• I didn't truly start enjoying Anaconda until the final forty minutes of the film. Then once I saw those minutes, I began to enjoy most of the film. It's difficult to do a creature feature well, and I think the film is being unintentionally funny a lot of the time. Especially when the actors it's boasting are Jennifer Lopez and Ice Cube. There's almost more to laugh at than be scared of.

    I have no problem at all with Lopez and Ice Cube. I haven't seen a lot of Jennifer Lopez's work, and I adore Ice Cube in pretty much everything he's in. He's one of those actors where if he's in a bad movie he himself isn't bad the movie, the directing, the screenplay, or whatever setback is bad. I'm just saying that when you see those two playing a couple in a horror film it's hard to take it seriously. Thankfully - they're not the reason this film isn't perfect.

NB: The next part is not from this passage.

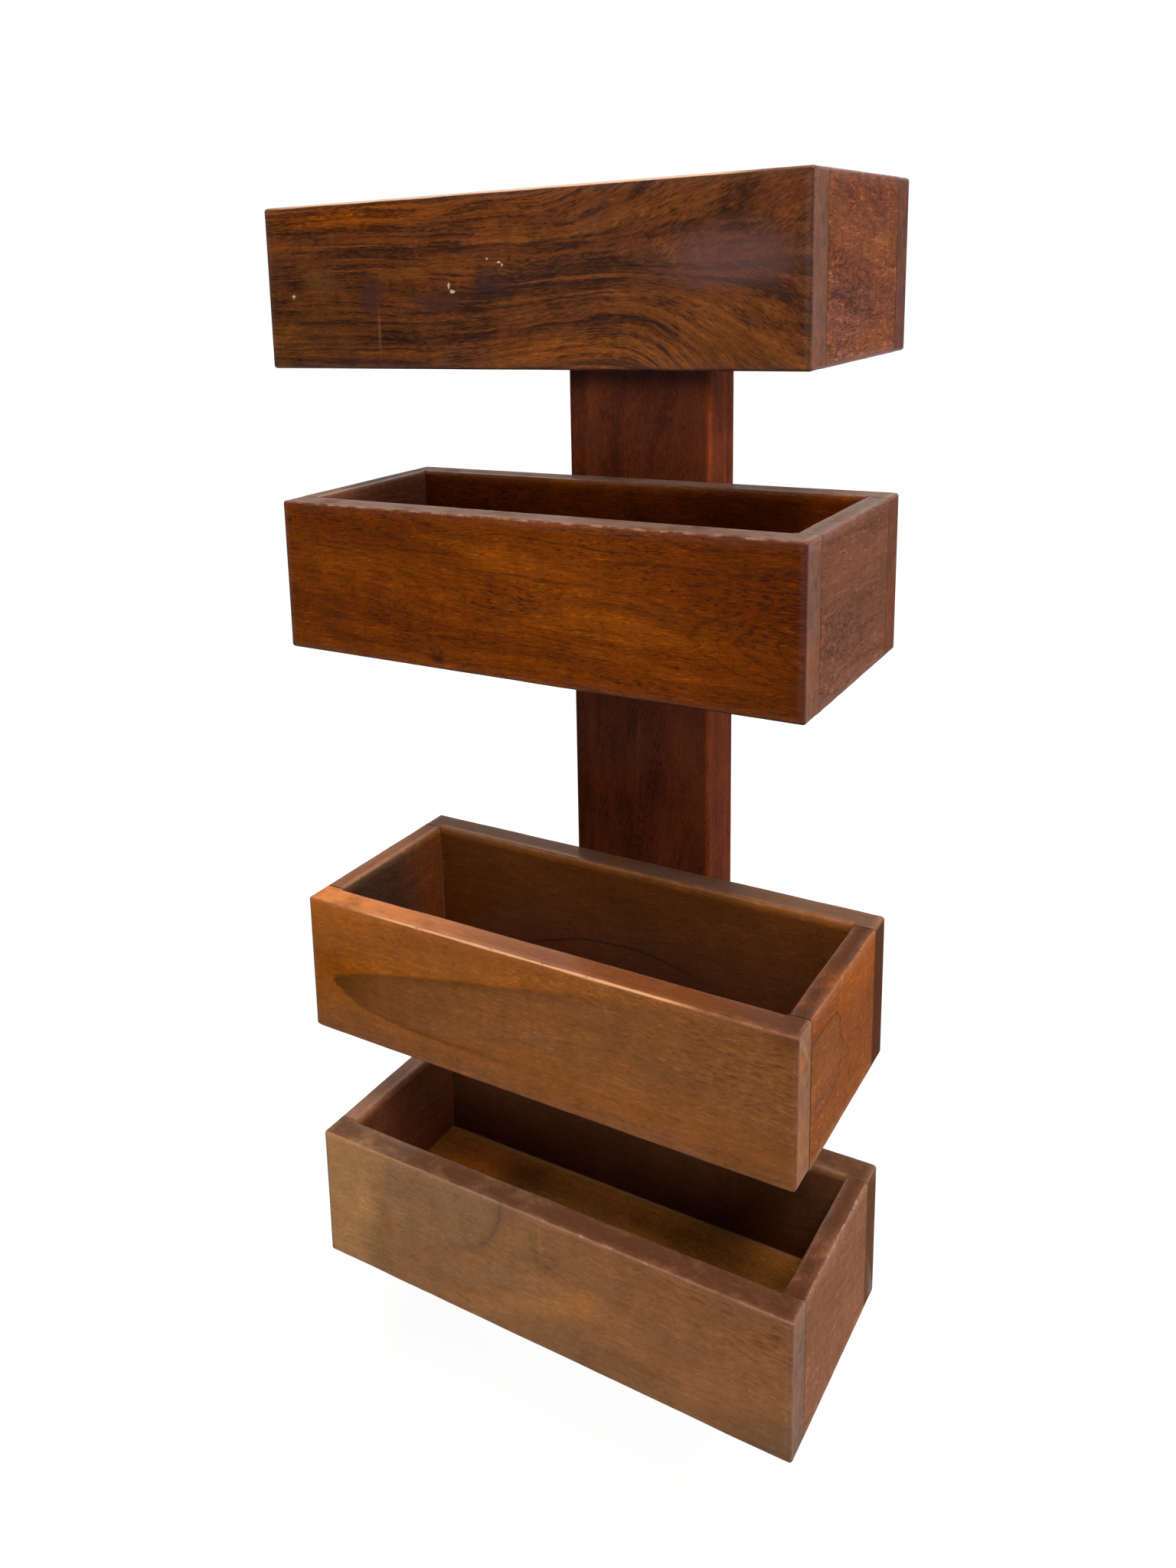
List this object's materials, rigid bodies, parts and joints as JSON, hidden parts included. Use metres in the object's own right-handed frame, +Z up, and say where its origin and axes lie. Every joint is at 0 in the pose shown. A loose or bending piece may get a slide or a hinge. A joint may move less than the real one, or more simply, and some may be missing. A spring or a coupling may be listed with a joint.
{
  "type": "wall-mounted book and magazine rack",
  "caption": "Wall-hung wooden rack: open-topped trays with retaining frames above them, carried on a central upright post.",
  "frame": {"origin": "on the wall plane, in the middle of the post's back face", "axes": "+Y out of the post's back into the wall, +Z up along the post, +X to the right as seen from the front; the front faces -Y"},
  "size_m": [0.32, 0.19, 0.681],
  "materials": {
    "top_frame_boards": "oiled hardwood, dark red-brown with strong dark grain, satin",
    "upper_tray_boards": "oiled hardwood, warm orange-brown with fine grain, satin",
    "middle_frame_boards": "oiled hardwood, ochre-brown with a dark streak, satin",
    "lower_tray_boards": "oiled hardwood, duller taupe-brown, satin",
    "upper_tray_floor": "oiled hardwood panel, satin",
    "lower_tray_floor": "oiled hardwood panel, olive-brown, satin",
    "post_wood": "oiled hardwood, very dark red-brown, satin",
    "dowel_wood": "plain pale hardwood dowel",
    "screw_steel": "zinc-plated steel",
    "plate_steel": "zinc-plated pressed steel"
  },
  "bodies": {
    "root": {"top_frame_front": "top_frame_boards", "top_frame_back": "top_frame_boards", "top_frame_left": "top_frame_boards", "top_frame_right": "top_frame_boards", "top_frame_dowels": "dowel_wood", "top_frame_screws": "screw_steel", "upper_tray_front": "upper_tray_boards", "upper_tray_back": "upper_tray_boards", "upper_tray_left": "upper_tray_boards", "upper_tray_right": "upper_tray_boards", "upper_tray_floor": "upper_tray_floor", "upper_tray_dowels": "dowel_wood", "upper_tray_screws": "screw_steel", "middle_frame_front": "middle_frame_boards", "middle_frame_back": "middle_frame_boards", "middle_frame_left": "middle_frame_boards", "middle_frame_right": "middle_frame_boards", "middle_frame_dowels": "dowel_wood", "middle_frame_screws": "screw_steel", "lower_tray_front": "lower_tray_boards", "lower_tray_back": "lower_tray_boards", "lower_tray_left": "lower_tray_boards", "lower_tray_right": "lower_tray_boards", "lower_tray_floor": "lower_tray_floor", "lower_tray_dowels": "dowel_wood", "lower_tray_screws": "screw_steel", "post": "post_wood", "upper_hanger_plate": "plate_steel", "lower_hanger_plate": "plate_steel", "hanger_plate_screws": "screw_steel"}
  },
  "joints": []
}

    The story revolves around a documentary crew, Terri (Lopez), Danny (Cube), Denise (Kari), Gary (Wilson), Warren (Hyde), and Steven (Stoltz), that venture out into the jungle hoping to garner footage of a rare tribe called "Shirishama." While traveling on the Amazon River, the crew finds a stranded boater named Sarone (Voight) who knows about the tribe, but acts very unsettling throughout most of the first half.

    Turns out that Sarone is searching for an anaconda, and is hoping to catch one alive in order to obtain a very large sum of money. He gets the whole crew involved, and doesn't really care who lives or who dies. The thought of being out in the middle of the jungle is creepy - yet it proposes a good campy quality Anaconda hits a high note with.

    Background scenery is pushed to the foreground here. We get beautiful shots of swamps (yes, swamps), incredible angles of trees, and even some very eerie and suspenseful underwater shots. Director Luis Llosa explores every possible angle of the setting so that not only is this a creepy B movie, but a stylish one as well.

    When it comes to the snake - the film begins to lose some of its redeeming qualities. There is a scene where very many snakes flood the boat. Unable to distinguish real from fake due to the small stature of the beasts, my only guess is that they were in fact real. When the anaconda makes his first appearance, it looks undeniably animatronic and the CGI used when the beast swallows its first prey is pathetic. Anaconda was made with a budget over $40 million, so this snake's execution is one of two things (1) maybe the hefty budget didn't get them very far after all, or (2, the much plausible explanation) it was supposed to look cheap and fake to give a nod to old creature-features we would've seen Saturday at 10:30pm on Svengoolie.

    Jon Voight is probably the highest point in the film. His unsettling approach to the crew rubs off on the audience almost making them a little scared as well. His face alone reminds me of Gary Busey on a bad day, or Nick Nolte after one too many. The other members of the documentary crew, like Ice Cube and Owen Wilson, are severely underused, and but their presence is enough for personal satisfaction.

    The final scene where its two on one with the anaconda is great popcorn fun, and after the film you feel you've spent an hour and a half back in time. Unfortunately, Anaconda was blown out of proportion once the sequel came. After the first two theatrical films were released, the name and story became a Syfy franchise. Currently, in 2011, we have four Anaconda films including this one. I'm sure in five years we'll have two more to go along with it. The bad thing about a good B movie idea is it can be abused with a single sequel.

    Starring: Jennifer Lopez, Ice Cube, Jon Voight, Eric Stoltz, Owen Wilson, Jonathan Hyde, and Kari Wuhrer. Directed by: Luis Llosa.